┌────────

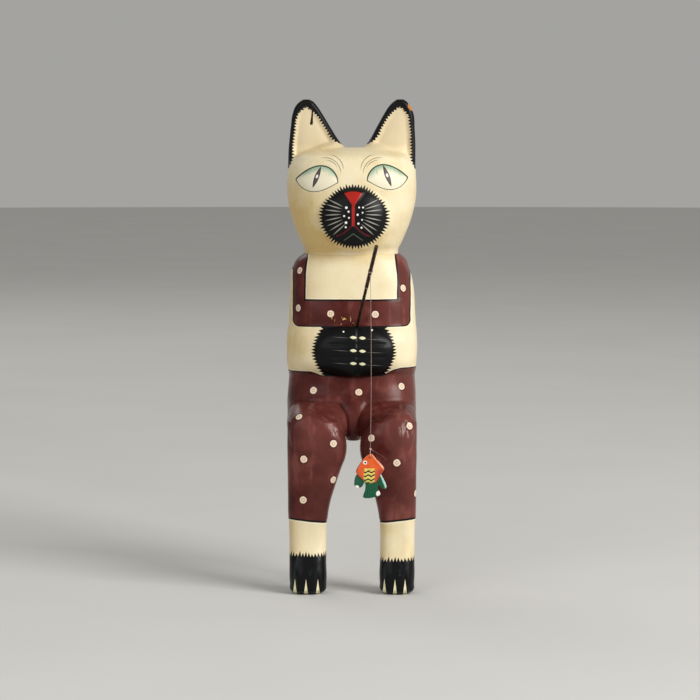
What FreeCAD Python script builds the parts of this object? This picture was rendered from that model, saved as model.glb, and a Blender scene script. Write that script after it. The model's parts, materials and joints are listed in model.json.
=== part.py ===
import FreeCAD, Part
import math
import os

# A carved wooden cat that sits on the edge of a shelf with its legs hanging down and
# fishes with a twig, a clear line and a small carved fish.
# Millimetres. +Z is up, the cat faces -Y, and its left paw is on the +X side.
# The origin is on the flat seat, under the middle of the torso.

Vector = FreeCAD.Vector

# Overall sizes of the figure.
EAR_HEIGHT = 350.0
SOLE_DEPTH = 150.0
NECK_HEIGHT = 190.0

# The flat joint between the torso and each leg, and the flat back of the legs,
# which hangs against the front edge of the shelf.
LEG_JOINT_Y = -40.0
SHELF_EDGE_Y = -62.0
THIGH_HEIGHT = 42.0

# Dowels, with the small clearance that glue needs.
GLUE_GAP = 0.1
NECK_DOWEL_RADIUS = 6.0
NECK_DOWEL_LENGTH = 50.0
NECK_DOWEL_Y = 2.0
LEG_DOWEL_RADIUS = 4.0
LEG_DOWEL_LENGTH = 40.0
LEG_DOWEL_X = 37.0
LEG_DOWEL_Z = 20.0

# The rod, from where it leaves the paws to its tip, and the socket it is pushed into.
ROD_EXIT = Vector(5.1, -52.0, 118.5)
ROD_TIP = Vector(23.6, -169.0, 204.5)
ROD_THIN_RADIUS = 1.6
ROD_THICK_RADIUS = 1.9
ROD_NODE_RADIUS = 2.2
ROD_NODE_AT = 0.5
ROD_NODE_LENGTH = 2.0
SOCKET_DEPTH = 28.0
SOCKET_CLEARANCE = 0.08
STOP_GAP = 0.05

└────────

◆ **GOAL OF THE EXERCISE**: Repeat, word for word, the lines from the opening of the material through the line containing "THIGH_HEIGHT = 42.0".

◆ **THE OUTPUT**:
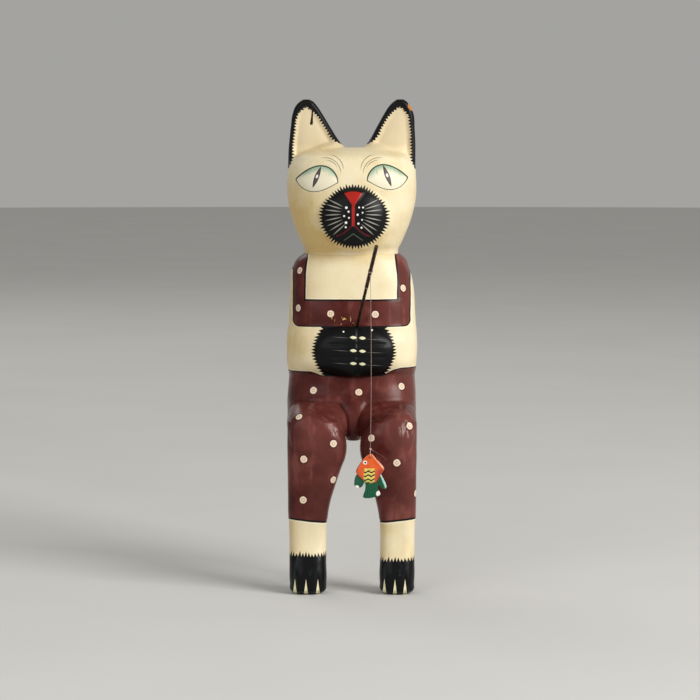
What FreeCAD Python script builds the parts of this object? This picture was rendered from that model, saved as model.glb, and a Blender scene script. Write that script after it. The model's parts, materials and joints are listed in model.json.
=== part.py ===
import FreeCAD, Part
import math
import os

# A carved wooden cat that sits on the edge of a shelf with its legs hanging down and
# fishes with a twig, a clear line and a small carved fish.
# Millimetres. +Z is up, the cat faces -Y, and its left paw is on the +X side.
# The origin is on the flat seat, under the middle of the torso.

Vector = FreeCAD.Vector

# Overall sizes of the figure.
EAR_HEIGHT = 350.0
SOLE_DEPTH = 150.0
NECK_HEIGHT = 190.0

# The flat joint between the torso and each leg, and the flat back of the legs,
# which hangs against the front edge of the shelf.
LEG_JOINT_Y = -40.0
SHELF_EDGE_Y = -62.0
THIGH_HEIGHT = 42.0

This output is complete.